** BEGIN **

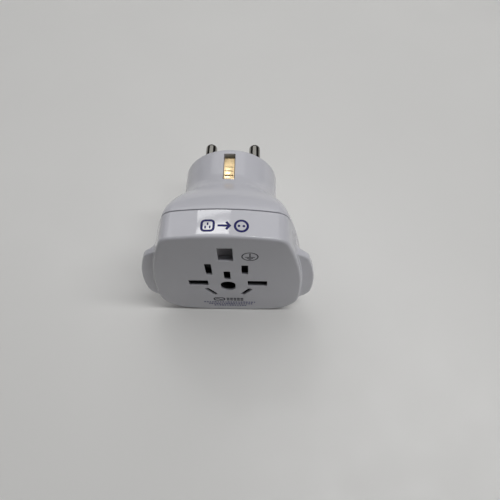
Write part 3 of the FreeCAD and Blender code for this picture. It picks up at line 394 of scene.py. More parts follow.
def combined(first, operation, second):
    base, other = scratch(outward(first)), scratch(outward(second))
    tool = base.modifiers.new("combine", "BOOLEAN")
    tool.operation = operation
    tool.solver = "EXACT"
    tool.object = other
    return applied(base, other)


def finish(name, mesh, look, replaces=()):
    """Turns the mesh into a piece in metres that rides on the housing."""
    bmesh.ops.scale(mesh, vec=(MM, MM, MM), verts=mesh.verts)
    data = mesh_data(mesh, name)
    data.materials.clear()
    data.materials.append(material(look))
    data.shade_smooth()
    data.set_sharp_from_angle(angle=SHARP)
    obj = placed(name, data)
    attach(obj, "housing")
    if replaces:
        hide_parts(*replaces)
    return obj


# Node trees


class Tree:
    """A node tree under way."""

    def __init__(self, tree):
        self.tree = tree

    def add(self, kind, values=None, **settings):
        """A node with its settings. Values go to inputs by name or number, as numbers, sockets or nodes."""
        node = self.tree.nodes.new(kind)
        for key, setting in settings.items():
            setattr(node, key, setting)
        for key, entry in (values or {}).items():
            self.give(node.inputs[key], entry)
        return node

    def give(self, socket, entry):
        """Sets an input, or links it to a socket or a node's first output."""
        if isinstance(entry, bpy.types.Node):
            entry = entry.outputs[0]
        if isinstance(entry, bpy.types.NodeSocket):
            self.tree.links.new(entry, socket)
        else:
            socket.default_value = entry

    def maths(self, operation, *values):
        return self.add("ShaderNodeMath", dict(enumerate(values)), operation=operation)

    def product(self, first, *others):
        for other in others:
            first = self.maths("MULTIPLY", first, other)
        return first


class Growth(Tree):
    """A geometry tree whose inputs are a geometry, named values and a material."""

    def __init__(self, name, **inputs):
        super().__init__(bpy.data.node_groups.new(name, "GeometryNodeTree"))
        interface = self.tree.interface
        interface.new_socket("Geometry", in_out="OUTPUT", socket_type="NodeSocketGeometry")
        for label, kind in {"Geometry": "Geometry", **inputs, "Material": "Material"}.items():
            interface.new_socket(label, in_out="INPUT", socket_type="NodeSocket" + kind)
        self.given = self.add("NodeGroupInput").outputs

    def vector(self, operation, values):
        return self.add("ShaderNodeVectorMath", values, operation=operation)

    def random(self, low, high):
        """A number for each point, drawn by the tree's seed."""
        return self.add("FunctionNodeRandomValue", {2: low, 3: high, "Seed": self.given["Seed"]},
                        data_type="FLOAT").outputs[1]

    def sweep(self, path, radius, sides):
        """A round rod along a curve."""
        profile = self.add("GeometryNodeCurvePrimitiveCircle", {"Resolution": sides, "Radius": radius},
                           mode="RADIUS")
        return self.add("GeometryNodeCurveToMesh",
                        {"Curve": path, "Profile Curve": profile, "Fill Caps": True})

    def copies(self, points, thing, **turned):
        """Ends the tree in a copy of a thing on each point."""
        return self.harvest(self.add("GeometryNodeInstanceOnPoints",
                                     {"Points": points, "Instance": thing, **turned}))

    def harvest(self, geometry):
        """Ends the tree in real faces with their material."""
        real = self.add("GeometryNodeRealizeInstances", {"Geometry": geometry})
        dressed = self.add("GeometryNodeSetMaterial", {"Geometry": real, "Material": self.given["Material"]})
        self.add("NodeGroupOutput", {"Geometry": dressed})
        return self.tree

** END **

## [PROBLEM]
Your answer should be exactly the lines of the data above, from the first through the line containing "return node".

## [FINISHED TASK]
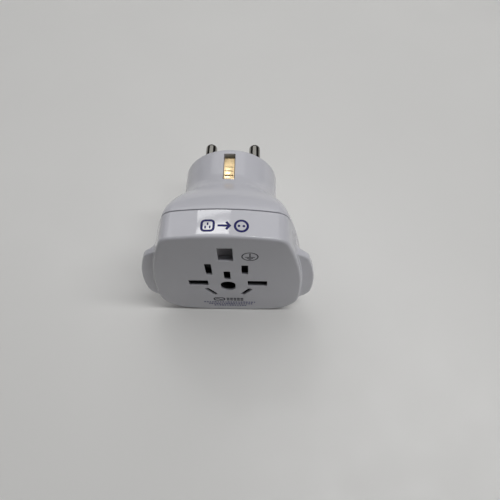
Write part 3 of the FreeCAD and Blender code for this picture. It picks up at line 394 of scene.py. More parts follow.
def combined(first, operation, second):
    base, other = scratch(outward(first)), scratch(outward(second))
    tool = base.modifiers.new("combine", "BOOLEAN")
    tool.operation = operation
    tool.solver = "EXACT"
    tool.object = other
    return applied(base, other)


def finish(name, mesh, look, replaces=()):
    """Turns the mesh into a piece in metres that rides on the housing."""
    bmesh.ops.scale(mesh, vec=(MM, MM, MM), verts=mesh.verts)
    data = mesh_data(mesh, name)
    data.materials.clear()
    data.materials.append(material(look))
    data.shade_smooth()
    data.set_sharp_from_angle(angle=SHARP)
    obj = placed(name, data)
    attach(obj, "housing")
    if replaces:
        hide_parts(*replaces)
    return obj


# Node trees


class Tree:
    """A node tree under way."""

    def __init__(self, tree):
        self.tree = tree

    def add(self, kind, values=None, **settings):
        """A node with its settings. Values go to inputs by name or number, as numbers, sockets or nodes."""
        node = self.tree.nodes.new(kind)
        for key, setting in settings.items():
            setattr(node, key, setting)
        for key, entry in (values or {}).items():
            self.give(node.inputs[key], entry)
        return node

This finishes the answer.